Of course, you will need to and should use ‘as’ and ‘ing’ phrases in your writing – but as with ‘rules’ about clichés, similes, exclamation points etc., use them with care. If taking out a ‘ing’ phrase means you add ten words and ruin the sentence, then don’t remove it! Just be aware of them in your prose, and if you see more than one or two per page, look for ways to strengthen some of those lines.

There are many ‘rules’ that tell you how and what to write. When I was at school, my teacher was obsessed with us not using ‘And’ and ‘But’ at the start of sentences. But these are used in lots of my favourite books and can really add to the voice and tone if used well. So to clarify, I don’t like the definitiveness of the word ‘rule’ in writing and I don’t like people who are too prescriptive about them. But it is still good to be aware of the rules before you attempt to break them!

If this was helpful, check out my previous editorial tips blog post here.

Also, I was interviewed this week by Middle Grade Ninja about my favourite books and wishlist – click here for that.


  1. Great post. One of my most overused verbs used to be 'was' that often led into the 'ing' words. Was is a lazy verb.

  2. Informative and entertaining post. Love it!

  3. Zounds and Gadzooks, love this post. I'm sort of the "ing" police at critique group.

    Elizabeth Bunce, the first recipient of the Morris award for A Curse Dark as Gold, broke me of the nasty habit. Makes an immediate improvement in anyone's WIP.

  4. ‘She dashed over to her bookshelf’ is stronger and more in the moment than ‘Dashing over to her bookshelf.’

    I'm confused.

    Isn't ‘She dashed over to her bookshelf' telling, and ‘Dashing over to her bookshelf.’ showing.

    How would you 'show' without the ing.

    1. I don't see this as a show don't tell example, and 'she dashed' is a strong action line.
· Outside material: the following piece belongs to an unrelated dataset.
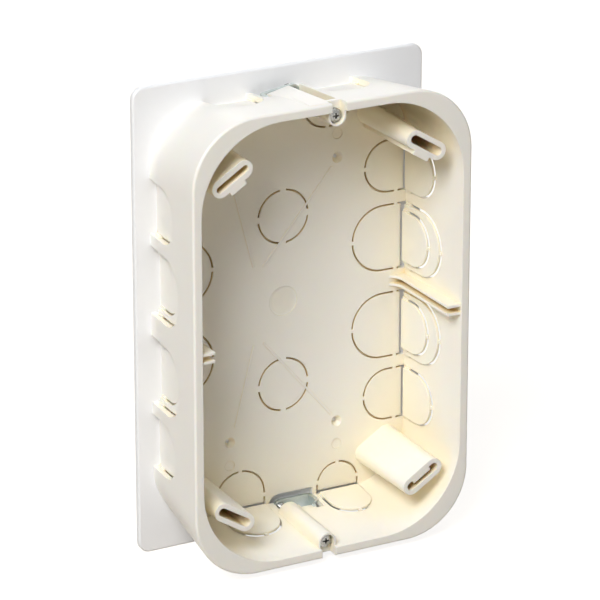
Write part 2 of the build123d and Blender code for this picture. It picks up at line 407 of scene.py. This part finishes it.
CREAM_PLASTIC = MouldedPlastic(
    name="cream_plastic",
    colour=linear(252, 250, 244),
    flow_colour=linear(251, 248, 240),
    roughness=0.42,
    edge_radius=0.35 * MM,
    glow_weight=0.25,
    glow_reach=1.6 * MM,
    glow_tint=(1.0, 0.72, 0.42),
    # Painted shade: the hollow, crevice and gap colours are shaded tints of the cream, not colours of the
    # plastic itself.
    hollow_shade_colour=linear(250, 241, 219),
    crevice_shade_colour=linear(240, 220, 168),
    gap_shade_colour=linear(176, 132, 72),
)
WHITE_PLASTIC = MouldedPlastic(
    name="white_plastic",
    colour=linear(248, 249, 252),
    flow_colour=linear(245, 247, 251),
    roughness=0.36,
    edge_radius=0.5 * MM,
    glow_weight=0.2,
    glow_reach=1.5 * MM,
    glow_tint=(1.0, 0.95, 0.9),
    hollow_shade_colour=linear(248, 249, 252),
    # Painted shade: grey in crevices and darker grey in narrow gaps; the hollow colour is the plate's own
    # white.
    crevice_shade_colour=linear(236, 236, 236),
    gap_shade_colour=linear(170, 168, 165),
)
ZINC_PLATE = PlatedSteel(
    name="zinc_plate",
    colour=linear(226, 232, 230),
    cloud_and_reflection_colour=linear(190, 201, 199),
    roughness=0.42,
    edge_radius=0.2 * MM,
)
# Painted reflection: the near-black cloud colour stands in for dark surroundings mirrored in the bright
# screw steel.
SCREW_STEEL = PlatedSteel(
    name="screw_steel",
    colour=linear(214, 214, 210),
    cloud_and_reflection_colour=linear(64, 63, 61),
    roughness=0.24,
    edge_radius=0.08 * MM,
    cloud_size=0.9 * MM,
)


def as_object(mesh: bmesh.types.BMesh, name: str) -> bpy.types.Object:
    """Put a finished bmesh in the scene.

    Args:
        mesh: The bmesh, which is freed.
        name: The object's name.

    Returns:
        The object, at the origin.
    """
    data = bpy.data.meshes.new(name)
    mesh.to_mesh(data)
    mesh.free()
    piece = bpy.data.objects.new(name, data)
    bpy.context.scene.collection.objects.link(piece)
    return piece


def dress(piece: bpy.types.Object, material: bpy.types.Material) -> None:
    """Give a piece its material and log its face count.

    Args:
        piece: The piece.
        material: Its material.
    """
    piece.data.materials.clear()
    piece.data.materials.append(material)
    LOG.info("dressed %s: %d faces", piece.name, len(piece.data.polygons))


@dataclass
class MouldedBox:
    """The one-piece box moulding, as packed."""

    node: str = "box_body"
    back_wall: float = 2.0 * MM

    def build(self) -> None:
        """Dress the moulding in cream plastic, with its gate mark inside the back wall."""
        low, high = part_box(self.node)
        mark = GateMark(Vector(((low.x + high.x) / 2, high.y - self.back_wall, (low.z + high.z) / 2)))
        dress(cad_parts[self.node], CREAM_PLASTIC.material(mark))


@dataclass
class CoverPlate:
    """The flat cover that stands behind the box, as packed."""

    node: str = "cover_plate"

    def build(self) -> None:
        """Dress the plate in white plastic."""
        dress(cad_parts[self.node], WHITE_PLASTIC.material())


@dataclass
class Claw:
    """A bent sheet-metal claw, as packed."""

    end: End

    def build(self, material: bpy.types.Material) -> None:
        """Dress the claw.

        Args:
            material: The zinc plate's material.
        """
        dress(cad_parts[f"{self.end.value}_claw"], material)


@dataclass
class FixingScrew:
    """A pan-head machine screw with a combined recess and a rolled thread.

    It lies along Y, its head to the front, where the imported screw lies.
    """

    end: End
    head_height: float = 1.8 * MM
    head_crown: float = 0.35 * MM
    head_edge: float = 0.55 * MM
    thread_start: float = 4.5 * MM
    thread_pitch: float = 0.7 * MM
    thread_depth: float = 0.32 * MM
    thread_sink: float = 0.03 * MM
    crest_share: float = 0.08
    tip_length: float = 0.8 * MM
    tip_share: float = 0.6
    cross_arm: float = 1.3125 * MM
    cross_width: float = 0.85 * MM
    cross_depth: float = 1.3 * MM
    slot_arm: float = 1.75 * MM
    slot_width: float = 0.75 * MM
    slot_depth: float = 0.55 * MM
    inner_arm_share: float = 0.62
    inner_width_share: float = 0.7
    shank_radius: float = 1.7 * MM
    crown_steps: int = 6
    edge_steps: int = 5
    round_steps: int = 48
    thread_steps: int = 20

    def __post_init__(self) -> None:
        """Read the screw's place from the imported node."""
        low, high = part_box(self.node)
        self.centre = Vector(((low.x + high.x) / 2, 0.0, (low.z + high.z) / 2))
        self.face = low.y
        self.tip = high.y
        self.head_radius = (high.x - low.x) / 2

    @property
    def node(self) -> str:
        """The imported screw's name."""
        return f"{self.end.value}_screw"

    def turned(self, profile: list[tuple[float, float]]) -> bmesh.types.BMesh:
        """Turn a profile about the screw's axis.

        Args:
            profile: Radius and depth of each point, from the front of the axis to its back.

        Returns:
            The closed turned shape.
        """
        mesh = bmesh.new()
        points = [mesh.verts.new(self.centre + Vector((radius, depth, 0.0))) for radius, depth in profile]
        edges = [mesh.edges.new(pair) for pair in zip(points, points[1:])]
        bmesh.ops.spin(
            mesh,
            geom=[*points, *edges],
            cent=self.centre,
            axis=(0.0, 1.0, 0.0),
            angle=2 * math.pi,
            steps=self.round_steps,
            use_merge=True,
        )
        bmesh.ops.remove_doubles(mesh, verts=mesh.verts[:], dist=MERGE_DISTANCE)
        bmesh.ops.recalc_face_normals(mesh, faces=mesh.faces[:])
        return mesh

    def head_profile(self) -> list[tuple[float, float]]:
        """The head's and the shank's section, with a low crown and a rounded rim.

        Returns:
            Radius and depth of each point, from the front of the axis to its back.
        """
        radius, edge, face = self.head_radius, self.head_edge, self.face
        profile = []
        for step in range(self.crown_steps + 1):
            share = step / self.crown_steps
            profile.append(((radius - edge) * share, face + self.head_crown * share * share))
        for step in range(1, self.edge_steps + 1):
            angle = math.pi / 2 * step / self.edge_steps
            profile.append((
                radius - edge + edge * math.sin(angle),
                face + self.head_crown + edge * (1 - math.cos(angle)),
            ))
        core = self.shank_radius - self.thread_depth
        back = face + self.head_height
        start = face + self.thread_start
        end = self.tip - self.tip_length
        profile += [(radius, back), (self.shank_radius, back), (self.shank_radius, start)]
        profile += [(core, start + self.thread_depth), (core, end)]
        profile += [(core * self.tip_share, self.tip), (0.0, self.tip)]
        return profile

    def cutter(self, width: float, arm: float, depth: float, turn: float) -> bmesh.types.BMesh:
        """A wedge that narrows inwards, for one bar of the recess.

        Args:
            width: The bar's width at the face.
            arm: Half the bar's length.
            depth: How deep it goes.
            turn: Its turn about the axis.

        Returns:
            The wedge.
        """
        mesh = bmesh.new()
        bmesh.ops.create_cube(mesh, size=1.0)
        bmesh.ops.scale(mesh, vec=(2 * arm, 2 * depth, width), verts=mesh.verts[:])
        inner = [vert for vert in mesh.verts if vert.co.y > 0]
        bmesh.ops.scale(mesh, vec=(self.inner_arm_share, 1.0, self.inner_width_share), verts=inner)
        bmesh.ops.rotate(mesh, matrix=Matrix.Rotation(turn, 3, "Y"), verts=mesh.verts[:])
        bmesh.ops.translate(mesh, vec=self.centre + Vector((0.0, self.face, 0.0)), verts=mesh.verts[:])
        return mesh

    def thread(self) -> bmesh.types.BMesh:
        """The rolled thread: one ridge's section carried round and along the shank.

        Returns:
            The thread, open on the inside, where it meets the core.
        """
        mesh = bmesh.new()
        core = self.shank_radius - self.thread_depth
        start = self.face + self.thread_start
        turns = int((self.tip - self.tip_length - start) / self.thread_pitch) - 1
        sunk = core - self.thread_sink
        crest = self.thread_pitch / 2
        flat = self.thread_pitch * self.crest_share
        section = [(sunk, 0.0), (self.shank_radius, crest - flat), (self.shank_radius, crest + flat)]
        section.append((sunk, self.thread_pitch))
        points = [mesh.verts.new(self.centre + Vector((radius, start + y, 0.0))) for radius, y in section]
        edges = [mesh.edges.new(pair) for pair in zip(points, points[1:])]
        bmesh.ops.spin(
            mesh,
            geom=[*points, *edges],
            cent=self.centre,
            axis=(0.0, 1.0, 0.0),
            dvec=(0.0, self.thread_pitch / self.thread_steps, 0.0),
            angle=2 * math.pi * turns,
            steps=self.thread_steps * turns,
            use_merge=False,
        )
        bmesh.ops.remove_doubles(mesh, verts=mesh.verts[:], dist=MERGE_DISTANCE)
        bmesh.ops.recalc_face_normals(mesh, faces=mesh.faces[:])
        return mesh

    def recess(self, piece: bpy.types.Object) -> None:
        """Cut the cross and the slot into the head.

        Args:
            piece: The turned screw.
        """
        bars = [
            (self.cross_width, self.cross_arm, self.cross_depth, 0.0),
            (self.cross_width, self.cross_arm, self.cross_depth, math.pi / 2),
            (self.slot_width, self.slot_arm, self.slot_depth, 0.0),
        ]
        for bar in bars:
            tool = as_object(self.cutter(*bar), "recess_tool")
            cut = piece.modifiers.new("recess", "BOOLEAN")
            cut.operation = "DIFFERENCE"
            cut.solver = "EXACT"
            cut.object = tool
            evaluated = piece.evaluated_get(bpy.context.evaluated_depsgraph_get())
            data = bpy.data.meshes.new_from_object(evaluated)
            piece.modifiers.clear()
            piece.data = data
            bpy.data.objects.remove(tool)

    def build(self, material: bpy.types.Material) -> None:
        """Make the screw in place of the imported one.

        Args:
            material: The screw steel's material.
        """
        screw = as_object(self.turned(self.head_profile()), f"{self.node}_shank")
        self.recess(screw)
        thread = as_object(self.thread(), f"{self.node}_thread")
        for piece in (screw, thread):
            dress(piece, material)
            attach(piece, f"{self.node}_body")
        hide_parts(self.node)


@dataclass(frozen=True)
class Lamp:
    """A soft square lamp: its name, its place and side in metres, and its power in watts."""

    name: str
    place: tuple[float, float, float]
    size: float
    power: float

    def hang(self, target: Vector) -> None:
        """Hang the lamp so that it points at the target.

        Args:
            target: The point that it lights.
        """
        data = bpy.data.lights.new(self.name, "AREA")
        data.size = self.size
        data.energy = self.power
        lamp = bpy.data.objects.new(self.name, data)
        bpy.context.scene.collection.objects.link(lamp)
        lamp.location = self.place
        lamp.rotation_mode = "QUATERNION"
        lamp.rotation_quaternion = (target - Vector(self.place)).to_track_quat("-Z", "Y")


LAMPS = (
    Lamp(name="key", place=(-1.2, -1.0, 1.45), size=0.95, power=39.0),
    Lamp(name="top", place=(0.1, -0.5, 2.0), size=1.2, power=5.0),
    Lamp(name="rear", place=(0.9, 1.7, 1.1), size=1.2, power=9.0),
)


@dataclass
class Studio:
    """The floor, the lamps, the sky and the camera."""

    floor_size: float = 12.0
    floor_colour: Colour = (0.48, 0.43, 0.36)
    floor_lift: float = 0.85
    sky_light: float = 0.06
    azimuth: float = -28.38
    elevation: float = 20.83
    distance: float = 1.377
    lens: float = 238.3
    sensor: float = 36.0
    nearest: float = 0.05
    furthest: float = 50.0
    aim_x: float = -13.71 * MM
    aim_rise: float = 15.58 * MM

    def __post_init__(self) -> None:
        """Aim at the plane of the box's front."""
        low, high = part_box("box_body")
        self.target = Vector((self.aim_x, low.y, (low.z + high.z) / 2 + self.aim_rise))

    def seen(self, graph: Graph) -> Wire:
        """Find the rays that see the backdrop as white: camera, glossy and transmission ones.

        Args:
            graph: The graph of the backdrop's material or world.

        Returns:
            One for those rays, nought for all others.
        """
        path = graph.node("ShaderNodeLightPath", {})
        rays = [graph.wire(path, f"Is {kind} Ray") for kind in ("Camera", "Glossy", "Transmission")]
        return graph.maths("MINIMUM", rays[0] + rays[1] + rays[2], 1.0)

    def floor(self) -> None:
        """Lay a plain pale floor that keeps the object's shadow."""
        mesh = bmesh.new()
        bmesh.ops.create_grid(mesh, x_segments=1, y_segments=1, size=self.floor_size / 2)
        floor = as_object(mesh, "floor")
        graph = Graph(bpy.data.materials.new("floor"))
        matt = graph.node("ShaderNodeBsdfDiffuse", {}, Color=self.floor_colour)
        lift = graph.node(
            "ShaderNodeEmission", {}, Color=(1.0, 1.0, 1.0), Strength=self.seen(graph) * self.floor_lift
        )
        both = graph.node("ShaderNodeAddShader", {}, _0=graph.wire(matt), _1=graph.wire(lift))
        graph.node("ShaderNodeOutputMaterial", {}, Surface=graph.wire(both))
        floor.data.materials.append(graph.owner)

    def sky(self) -> None:
        """A plain white sky, brighter where it is seen than where it lights."""
        world = bpy.data.worlds.new("sky")
        bpy.context.scene.world = world
        graph = Graph(world)
        seen = self.seen(graph)
        strength = seen + (1.0 - seen) * self.sky_light
        back = graph.node("ShaderNodeBackground", {}, Color=(1.0, 1.0, 1.0), Strength=strength)
        graph.node("ShaderNodeOutputWorld", {}, Surface=graph.wire(back))

    def camera(self) -> None:
        """Set the camera at the photograph's angle."""
        turn, tilt = math.radians(self.azimuth), math.radians(self.elevation)
        back = Vector((math.sin(turn) * math.cos(tilt), -math.cos(turn) * math.cos(tilt), math.sin(tilt)))
        data = bpy.data.cameras.new("camera")
        data.lens = self.lens
        data.sensor_width = self.sensor
        data.clip_start = self.nearest
        data.clip_end = self.furthest
        camera = bpy.data.objects.new("camera", data)
        bpy.context.scene.collection.objects.link(camera)
        camera.location = self.target + back * self.distance
        camera.rotation_mode = "QUATERNION"
        camera.rotation_quaternion = (-back).to_track_quat("-Z", "Y")
        bpy.context.scene.camera = camera

    def build(self) -> None:
        """Build the studio."""
        bpy.context.scene.view_settings.view_transform = "Standard"
        self.floor()
        self.sky()
        for lamp in LAMPS:
            lamp.hang(self.target)
        self.camera()
        LOG.info("studio ready")


def main() -> None:
    """Build every piece in order, logging each dressed piece's face count."""
    logging.basicConfig(level=logging.INFO, format="%(message)s")
    MouldedBox().build()
    CoverPlate().build()
    zinc = ZINC_PLATE.material()
    steel = SCREW_STEEL.material()
    for end in End:
        Claw(end).build(zinc)
        FixingScrew(end).build(steel)
    Studio().build()


if __name__ == "__main__":
    main()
SDT is more things like 'he was cold' being replaced with 'he shivered'. Or 'he felt sick' replaced with 'his stomach churned'. Or 'he hated children' being replaced with some dialogue and a scene showing his hatred of children.

      Often people add, 'In her panic, she dashed...'but the action shows that she is doing it in a panic so it's not really needed. 'She dashed' is also much stronger than 'she walked quickly'.

      Hope this helps!

    2. Both are showing. The difference is one is a verb and the other an adjective. Nouns and verbs are strong, adjectives and adverbs are weaker. 'dashed' is a verb. 'Dashing over to her bookshelf' is a participle phrase acting as an adjective, that modifies the pronoun 'she'.

      There's also a suggestion of the problem that the Turkey City Lexicon (google it) calls 'not simultaneous'. The writer is trying to make the character do too many things at once, in a misguided attempt to speed up the action. The participle implies continuing action. How can the character be dashing out of a room and pull a book down from a bookcase in another room at the same time?

      I had this problem a lot when I started writing fiction. It's very tempting, because the novice writer thinks it makes their prose more active and immediate. It doesn't, it actually makes the prose weaker and more awkward, but that has to be learned.

  5. If I don't pay attention, I'll overuse as, so much that I won't notice until I read it over (and, boy, is it a lot). I try to make mental notes for the next time I sit down and write. I do the same thing with like. However, I've gotten better. :D

    Until I forget to pay attention and the cycle starts all over.

  6. Gemma, very helpful indeed.

    In the midst of ‘another’ rewrite of a resurrected 82,000 word novel I wrote seven years ago, I did a ‘find’ yesterday on every ‘ing’ in the book. OMG
    I considered taking up knitting but opted to continue one last time in respect for my effort.

  7. It's all about the verbs isn't it? Thanks Gemma, great demo.

  8. I take out 90% of 'as' and 'ing' phrases during the first edit, then put about 25% of them back again in subsequent edits. It's a question of balance, as with everything.

    Good post.

  9. Loved this. So interesting. My critique group was just talking about this very thing today. Thanks!

  10. Keep these posts coming. I'm always up for more editorial advice. And I like that the spider was also scared:)

  11. Love this post. It's a very helpful reminder on how we can easily strengthen our writing.

  12. Much appreciated stylistic advice! Us emerging authors (myself included) don't always know which stylistic faux pas to look out for, so our revisions aren't as strong as they could be. I'll be sure to look out for excessive use of "as" and "-ing" in my work.

    Thank you for the post, Gemma.

  13. Good to hear your thoughts on this topic.